We'll be using the total number of confirmed hospitalizations to inform our judgments.  
* The dataset `by_week.csv` contains on each row the sum total number of hospitalizations on a given week for flu across the state of PA.  
* The dataset `last_week.csv` contains on each row the sum total number of hospitalizations for flu across different hospitals in PA for the week of `2022-04-15`.

1. Assume that sum hospitalizations in each week was generated from a random sample $(W_1, W_2, W_3 ..., W_N)$ where each random variable $W_i$ is independently and identically distributed and corresponds to the number of hospitalizations on week $i$. Which distribution would you use as the probability function for these random variables and why?

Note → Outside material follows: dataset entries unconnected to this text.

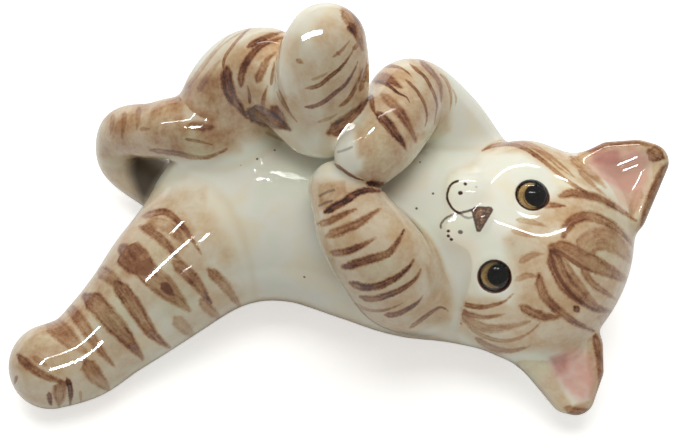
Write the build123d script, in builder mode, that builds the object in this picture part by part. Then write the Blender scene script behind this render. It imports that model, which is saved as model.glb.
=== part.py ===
"""Hollow cast animal lying on its back, with solid limbs, tail and ears and inset glass eyes.

The trunk rests flat on z = 0. The head is towards +X, the tail end towards -X, and the
animal's own right side is towards +Y. The face looks up and a little towards -Y.
All sizes are in millimetres.
"""
from build123d import *
import math
import os

os.makedirs("parts", exist_ok=True)

# ---------------------------------------------------------------- trunk sizes
WALL = 3.6                  # cast wall thickness
VENT_RADIUS = 2.0           # vent hole in the resting face
VENT_X, VENT_Y = 17.0, -1.0
TRUNK_SQUASH = 0.88         # height of a trunk section over its width
TRUNK_AXIS = Vector(1, -0.18, 0).normalized()
TRUNK_STATIONS = 8
TAIL_END_REACH = 0.78       # length of each rounded end over the radius there
HEAD_END_REACH = 0.6
NECK_CUT_FLOOR = -5.0       # the neck cutter runs on below the resting face
FLOOR_BOX_SIDE = 400
FLOOR_BOX_HEIGHT = 100

# angles, in degrees, of the sections that round off the end of a trunk or limb
CAP_ANGLES = (24, 44, 60, 72, 81, 86)

# spine rows: x, y, z of the centre line and the radius there
TRUNK = [
    (-30.7, 6.9, 15.0, 12.6), (-25.8, 6.1, 16.4, 17.0), (-17.4, 4.9, 17.2, 19.8),
    (-4.5, 3.4, 17.6, 21.3), (8.1, 0.7, 18.2, 23.2), (19.5, -2.0, 18.5, 24.3),
    (27.0, -3.8, 18.5, 22.8),
]

# each limb: number of sections it is skinned through, then its spine rows
LIMBS = {
    "left_hind": (7, [
        (-30.3, -3.8, 17.5, 15.8), (-38.1, -10.7, 16.0, 14.7), (-45.1, -17.2, 13.2, 12.5),
        (-51.9, -22.9, 10.8, 10.7), (-58.7, -28.6, 9.7, 9.8), (-65.2, -31.0, 9.5, 9.5)]),
    "right_thigh": (6, [
        (-23.4, 17.2, 24.0, 14.0), (-24.1, 21.8, 32.0, 12.8), (-20.1, 25.0, 42.0, 11.3),
        (-16.5, 23.9, 48.0, 9.4)]),
    "right_shin": (4, [
        (-17.5, 24.6, 46.0, 7.0), (-12.1, 19.3, 47.0, 8.4), (-6.1, 12.8, 44.0, 7.6)]),
    "right_foot": (5, [
        (-3.4, 11.9, 46.0, 8.3), (-3.6, 15.1, 53.0, 9.8), (-3.6, 17.4, 60.0, 9.9),
        (-2.7, 19.6, 66.0, 8.4)]),
    "right_fore": (10, [
        (28.2, 13.6, 22.0, 11.5), (22.4, 19.2, 32.0, 10.4), (16.0, 20.3, 41.5, 9.2),
        (12.4, 12.1, 46.5, 8.4), (9.0, 5.1, 49.0, 7.8), (5.9, 1.1, 49.5, 7.1)]),
    "left_fore": (9, [
        (21.6, -15.2, 22.0, 10.5), (14.3, -18.7, 27.0, 10.6), (9.5, -17.8, 36.0, 10.5),
        (4.7, -13.0, 41.0, 9.4), (1.4, -7.0, 43.5, 7.4), (-0.3, -4.3, 44.0, 6.5)]),
    "tail": (11, [
        (-35.3, 13.6, 8.5, 7.6), (-43.3, 17.1, 8.0, 6.4), (-51.5, 22.0, 11.0, 5.8),
        (-50.7, 23.9, 19.0, 5.9), (-42.4, 20.5, 27.0, 6.3), (-34.4, 17.8, 33.0, 6.9),
        (-28.2, 15.0, 36.0, 6.0)]),
}

# ---------------------------------------------------------------- head sizes
# Face frame: places on the head are (up, right, out), measured from the skull centre
# up to the crown, towards the right ear and out of the face.
HEAD_CENTRE = Vector(46.43, -8.94, 21.0)
CROWN = Vector(0.9168, -0.3569, -0.1790)
RIGHTWARD = Vector(0.3988, 0.8413, 0.3650)
OUTWARD = Vector(0.0203, -0.4061, 0.9136)

# sections from chin to crown: up, right, out of the centre, half width, half depth
SKULL = [
    (-26.9, -0.5, 4.2, 4.5, 3.6), (-26.0, -0.5, 3.6, 10.5, 8.0),
    (-23.0, -0.6, 2.2, 18.0, 13.2), (-17.0, -0.6, 1.0, 22.6, 16.6),
    (-8.0, -0.5, 0.3, 24.6, 18.6), (2.0, -0.4, 0.0, 24.2, 18.7),
    (9.5, -0.3, 0.0, 21.2, 16.4), (15.0, -0.3, 0.0, 15.6, 12.0),
    (18.0, -0.3, 0.0, 8.6, 6.6), (19.0, -0.3, 0.0, 3.0, 2.4),
]
SKULL_INSET_SCALE = 20.0    # an inset of this much would close the skull up along its height
MIN_HALF_WIDTH = 2.5        # narrower skull sections are left out

# ellipsoids: centre, then half sizes along up, right and out
MUZZLE = ((-20.0, 0.0, 9.5), (7.5, 9.5, 7.0))
NOSE = ((-17.0, 0.3, 16.2), (2.2, 2.9, 2.0))
CHEEK_PADS = (((-21.4, 4.3, 11.9), 5.2), ((-21.8, -4.3, 11.9), 5.2))    # centre, radius

# ears: outline before rounding and the base-to-tip line each one thins along, as
# (up, right), and how far out of the skull centre the ear's middle plane sits
EARS = {
    "right": dict(outline=[(-1.0, 21.5), (9.6, 29.8), (14.9, 31.0), (14.6, 13.0)],
                  base=(5.0, 15.0), tip=(16.5, 31.0), lift=3.5),
    "left": dict(outline=[(3.0, -21.5), (16.4, -28.4), (20.3, -27.6), (19.8, -19.5),
                          (16.6, -12.5)],
                 base=(5.0, -15.0), tip=(19.5, -28.5), lift=1.5),
}
EAR_ROUND = 2.4             # outline grown by this, with round corners
EAR_FILLET = 1.5
EAR_BASE_HALF = 4.6         # half thickness at base and tip
EAR_TIP_HALF = 2.3
EAR_BLANK_MARGIN = 3        # blank half thickness beyond the base half thickness
WEDGE_BEFORE_BASE = 12      # how far the thinning wedge runs past base and tip
WEDGE_PAST_TIP = 6
WEDGE_HALF_WIDTH = 60
EAR_HOLLOW_RADIUS = 14.5    # sphere that dishes the front of the ear
EAR_HOLLOW_OUT = 16.2       # its centre, out from the ear's middle plane
EAR_HOLLOW_SHARE = 0.58     # and its share of the way from base to tip

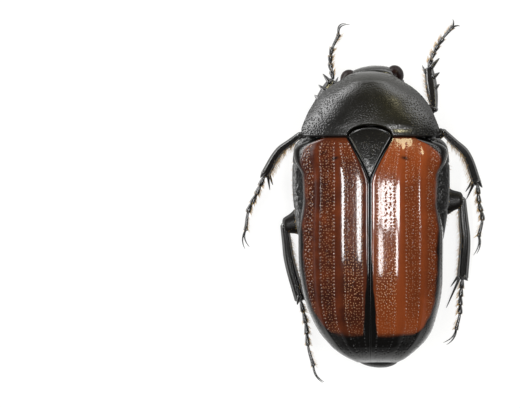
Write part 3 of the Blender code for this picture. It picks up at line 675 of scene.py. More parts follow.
@dataclass(frozen=True)
class WingCaseCuticle(Finish):
    """Elytra: colours mixed by painted warmth and a mottle, fine pits between the pressed ones, and a pale
    tan painted in the pits as their glints.
    """

    # Painted highlights: pit is the pale tan mixed into the pits in place of their glints; glint and
    # dot_glint set how much the pressed and fine pits get.
    pit: str = "#bd8d69"
    black: str = "#0a0908"
    cool: float = 0.42
    glint: float = 0.75
    dot_glint: Pair = (0.9, 0.3)
    dot_spacing: float = 0.22
    dot_scatter: float = 0.7
    dot_edge: Pair = (0.1, 0.25)
    dot_dulling: float = 0.85
    dulling: float = 0.7
    waves: float = 0.12

    def share_of(self, tree: Tree) -> Socket:
        """Share of amber, by the painted warmth and a mottle.

        Args:
            tree: The material's nodes.

        Returns:
            The share, from 0 to 1.
        """
        warm = add(tree, "Attribute", output="Fac", attribute_name="warm")
        mottle = super().share_of(tree)
        mottle = add(tree, "Math", {0: mottle, 1: self.cool}, operation="SUBTRACT", use_clamp=True)
        return add(tree, "Math", {0: warm, 1: mottle}, operation="ADD", use_clamp=True)

    def colour_of(self, tree: Tree) -> Socket:
        """Chestnut to amber, then pale tan in the pits as painted glints, brightest where painted so, then
        black borders.

        Args:
            tree: The material's nodes.

        Returns:
            The colour.
        """
        pit, bright, black = (
            add(tree, "Attribute", output="Fac", attribute_name=name) for name in ("pit", "bright", "black")
        )
        # Painted highlight: pale tan in the pressed pits by their depth and in the fine pits, standing in for
        # the lamps' glints in them.
        deep = add(tree, "Math", {0: pit, 1: 2.0}, operation="POWER", use_clamp=True)
        glint = add(tree, "Math", {0: deep, 1: self.glint}, operation="MULTIPLY", use_clamp=True)
        more, least = self.dot_glint
        share = add(tree, "Math", {0: bright, 1: more, 2: least}, operation="MULTIPLY_ADD", use_clamp=True)
        dots = add(tree, "Math", {0: self.dots(tree), 1: share}, operation="MULTIPLY", use_clamp=True)
        both = add(tree, "Math", {0: glint, 1: dots}, operation="MAXIMUM", use_clamp=True)
        body = super().colour_of(tree)
        body = add(tree, "Mix", {0: both, 6: body, 7: colour(self.pit)}, 2, data_type="RGBA")
        return add(tree, "Mix", {0: black, 6: body, 7: colour(self.black)}, 2, data_type="RGBA")

    def dots(self, tree: Tree) -> Socket:
        """Share of a fine pit, each about 0.09 mm wide, finer than the mesh.

        Args:
            tree: The material's nodes.

        Returns:
            The share, from 0 to 1.
        """
        place = add(tree, "TexCoord", output="Object")
        cells = {"Vector": place, "Scale": 1 / (self.dot_spacing * MM), "Randomness": self.dot_scatter}
        distance = add(tree, "TexVoronoi", cells, voronoi_dimensions="2D")
        start, end = self.dot_edge
        edge = {"Value": distance, "From Min": start, "From Max": end, "To Min": 1.0, "To Max": 0.0}
        near = add(tree, "MapRange", edge, interpolation_type="SMOOTHSTEP")
        pitted = add(tree, "Attribute", output="Fac", attribute_name="pitted")
        return add(tree, "Math", {0: near, 1: pitted}, operation="MULTIPLY", use_clamp=True)

    def gloss_of(self, tree: Tree) -> tuple[object, object]:
        """Less gloss in the fine pits, and where the flank is painted dull.

        Args:
            tree: The material's nodes.

        Returns:
            Specular level and the coat's weight.
        """
        pits = self.dots(tree)
        pits = add(tree, "Math", {0: pits, 1: self.dot_dulling}, operation="MULTIPLY", use_clamp=True)
        flank = add(tree, "Attribute", output="Fac", attribute_name="dull")
        dull = add(tree, "Math", {0: flank, 1: pits}, operation="MAXIMUM", use_clamp=True)
        specular, coat = (
            add(tree, "Math", {0: dull, 1: -share * full, 2: full}, operation="MULTIPLY_ADD", use_clamp=True)
            for share, full in ((self.dulling, self.specular), (1.0, self.coat))
        )
        return specular, coat

    def relief_of(self, tree: Tree) -> Socket:
        """Fine pits sunk into faint waves."""
        waves = super().relief_of(tree)
        waves = add(tree, "Math", {0: waves, 1: self.waves}, operation="MULTIPLY", use_clamp=True)
        return add(tree, "Math", {0: waves, 1: self.dots(tree)}, operation="SUBTRACT", use_clamp=True)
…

2. Estimate the parameters for this distribution using the moment of methods.  

3. Calculate 95% confidence intervals around your parameter estimate.  

4. Based on what you have estimated so far, come up with a threshold for "safe" or "not safe". In other words, come up with some number of hospitalizations where, if this number is exceeded, we would conclude that PA is not safe and if this number is not exceeded we would conclude PA is safe. Support your decision with information from the analysis that you have conducted thus far.  

5. Generate a plot of number of hospitalizations over time.

6. Assess whether the number of hospitalizations in the week of `2022-04-15` should lead us to conclude that PA is safe or that PA is not safe. Write up your response as if you were communicating to the PA department of health and making a recommendation about whether the state is safe or not.